((

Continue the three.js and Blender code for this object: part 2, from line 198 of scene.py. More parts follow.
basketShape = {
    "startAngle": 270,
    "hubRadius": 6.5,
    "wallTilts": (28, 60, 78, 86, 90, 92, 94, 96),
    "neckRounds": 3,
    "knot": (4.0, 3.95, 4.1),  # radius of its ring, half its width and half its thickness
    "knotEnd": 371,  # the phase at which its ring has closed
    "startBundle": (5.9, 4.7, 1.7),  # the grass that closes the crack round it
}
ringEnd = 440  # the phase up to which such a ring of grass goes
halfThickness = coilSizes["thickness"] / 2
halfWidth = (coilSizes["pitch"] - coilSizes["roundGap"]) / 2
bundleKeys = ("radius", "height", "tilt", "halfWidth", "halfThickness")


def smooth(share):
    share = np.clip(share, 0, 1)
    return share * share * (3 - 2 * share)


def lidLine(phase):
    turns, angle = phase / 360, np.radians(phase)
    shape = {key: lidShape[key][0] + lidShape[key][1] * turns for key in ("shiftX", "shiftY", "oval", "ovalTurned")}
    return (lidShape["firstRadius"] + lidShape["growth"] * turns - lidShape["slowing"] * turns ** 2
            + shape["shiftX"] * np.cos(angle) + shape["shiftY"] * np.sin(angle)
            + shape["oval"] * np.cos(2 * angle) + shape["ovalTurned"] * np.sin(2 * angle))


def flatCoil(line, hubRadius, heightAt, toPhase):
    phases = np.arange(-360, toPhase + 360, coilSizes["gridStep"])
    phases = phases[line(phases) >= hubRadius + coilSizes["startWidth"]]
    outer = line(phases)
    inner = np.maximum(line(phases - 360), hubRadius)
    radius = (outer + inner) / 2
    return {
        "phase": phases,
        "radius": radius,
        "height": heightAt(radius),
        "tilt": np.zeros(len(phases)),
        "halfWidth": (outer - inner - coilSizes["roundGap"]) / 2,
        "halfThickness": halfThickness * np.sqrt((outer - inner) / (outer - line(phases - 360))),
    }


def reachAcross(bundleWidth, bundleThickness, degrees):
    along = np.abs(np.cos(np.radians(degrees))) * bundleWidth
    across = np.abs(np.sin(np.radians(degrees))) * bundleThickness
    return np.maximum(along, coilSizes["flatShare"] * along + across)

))

- **Prompt**:
Quote exactly the opening line of the material above and every line after it, up to and including the line that contains "return share * share * (3 - 2 * share)".

- **Result**:
Continue the three.js and Blender code for this object: part 2, from line 198 of scene.py. More parts follow.
basketShape = {
    "startAngle": 270,
    "hubRadius": 6.5,
    "wallTilts": (28, 60, 78, 86, 90, 92, 94, 96),
    "neckRounds": 3,
    "knot": (4.0, 3.95, 4.1),  # radius of its ring, half its width and half its thickness
    "knotEnd": 371,  # the phase at which its ring has closed
    "startBundle": (5.9, 4.7, 1.7),  # the grass that closes the crack round it
}
ringEnd = 440  # the phase up to which such a ring of grass goes
halfThickness = coilSizes["thickness"] / 2
halfWidth = (coilSizes["pitch"] - coilSizes["roundGap"]) / 2
bundleKeys = ("radius", "height", "tilt", "halfWidth", "halfThickness")


def smooth(share):
    share = np.clip(share, 0, 1)
    return share * share * (3 - 2 * share)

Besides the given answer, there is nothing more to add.